What to do:
Using the material that follows, identify and copy each line with the string "right".

━━━ Extracted entries

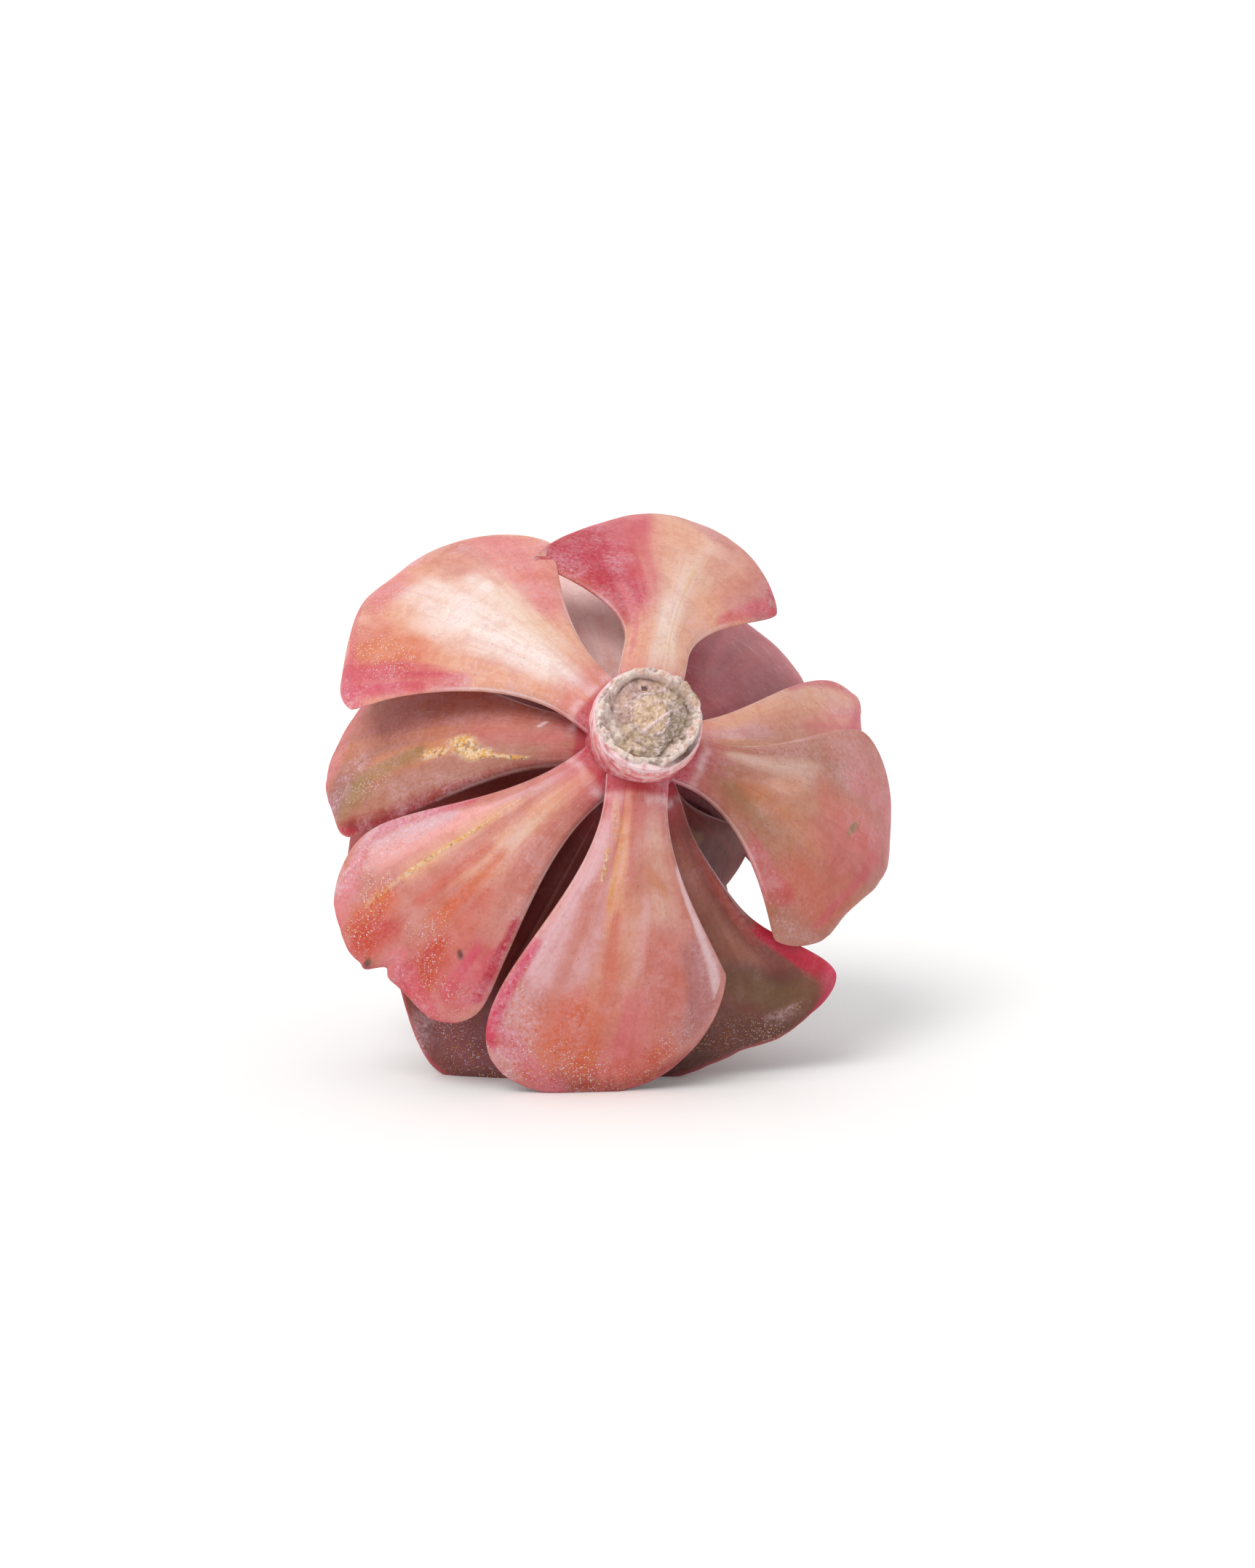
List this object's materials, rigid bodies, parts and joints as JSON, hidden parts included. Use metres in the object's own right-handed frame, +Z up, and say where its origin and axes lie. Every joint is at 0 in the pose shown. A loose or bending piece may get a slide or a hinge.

━━━━━━
━━━ Extracted entries

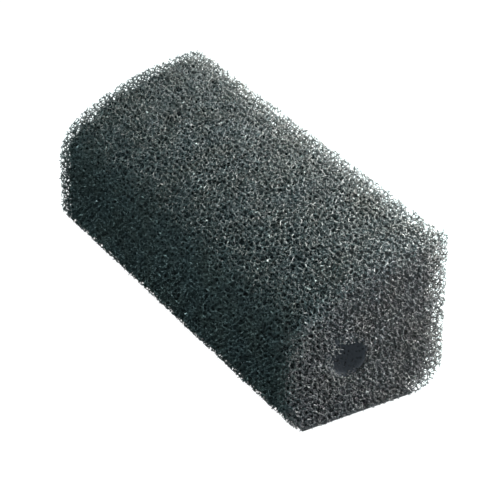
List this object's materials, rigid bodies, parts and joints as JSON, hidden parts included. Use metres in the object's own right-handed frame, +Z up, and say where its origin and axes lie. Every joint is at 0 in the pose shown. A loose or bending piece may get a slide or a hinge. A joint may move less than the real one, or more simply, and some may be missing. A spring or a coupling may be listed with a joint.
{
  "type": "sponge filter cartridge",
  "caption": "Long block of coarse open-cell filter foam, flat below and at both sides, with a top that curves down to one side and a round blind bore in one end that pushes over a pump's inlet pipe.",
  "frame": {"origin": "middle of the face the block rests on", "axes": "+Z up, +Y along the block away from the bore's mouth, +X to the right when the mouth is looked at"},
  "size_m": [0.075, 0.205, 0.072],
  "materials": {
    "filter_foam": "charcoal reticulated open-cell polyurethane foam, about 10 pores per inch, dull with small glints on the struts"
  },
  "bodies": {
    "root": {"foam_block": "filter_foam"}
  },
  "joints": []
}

━━━━━━
━━━ Extracted entries

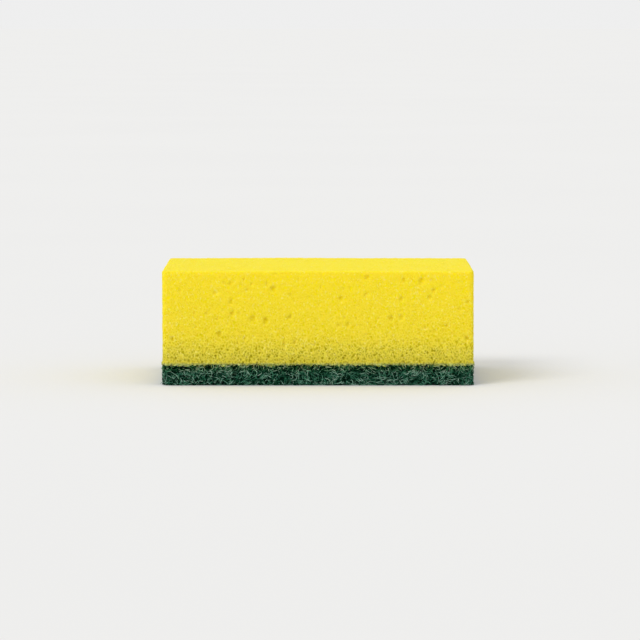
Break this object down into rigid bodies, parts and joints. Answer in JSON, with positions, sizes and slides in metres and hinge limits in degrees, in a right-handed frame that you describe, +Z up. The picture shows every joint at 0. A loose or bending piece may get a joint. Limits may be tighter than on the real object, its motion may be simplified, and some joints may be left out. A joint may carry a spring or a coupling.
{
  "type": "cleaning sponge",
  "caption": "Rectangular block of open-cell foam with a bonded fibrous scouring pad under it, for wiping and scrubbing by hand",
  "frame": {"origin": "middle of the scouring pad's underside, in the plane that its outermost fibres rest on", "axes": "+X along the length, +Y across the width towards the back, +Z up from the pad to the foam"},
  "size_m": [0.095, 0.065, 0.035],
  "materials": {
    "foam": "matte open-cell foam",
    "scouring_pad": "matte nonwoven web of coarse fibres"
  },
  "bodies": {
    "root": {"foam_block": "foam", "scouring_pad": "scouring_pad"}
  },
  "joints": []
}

━━━━━━

Response to this exercise:
List this object's materials, rigid bodies, parts and joints as JSON, hidden parts included. Use metres in the object's own right-handed frame, +Z up, and say where its origin and axes lie. Every joint is at 0 in the pose shown. A loose or bending piece may get a slide or a hinge.
List this object's materials, rigid bodies, parts and joints as JSON, hidden parts included. Use metres in the object's own right-handed frame, +Z up, and say where its origin and axes lie. Every joint is at 0 in the pose shown. A loose or bending piece may get a slide or a hinge. A joint may move less than the real one, or more simply, and some may be missing. A spring or a coupling may be listed with a joint.
  "frame": {"origin": "middle of the face the block rests on", "axes": "+Z up, +Y along the block away from the bore's mouth, +X to the right when the mouth is looked at"},
Break this object down into rigid bodies, parts and joints. Answer in JSON, with positions, sizes and slides in metres and hinge limits in degrees, in a right-handed frame that you describe, +Z up. The picture shows every joint at 0. A loose or bending piece may get a joint. Limits may be tighter than on the real object, its motion may be simplified, and some joints may be left out. A joint may carry a spring or a coupling.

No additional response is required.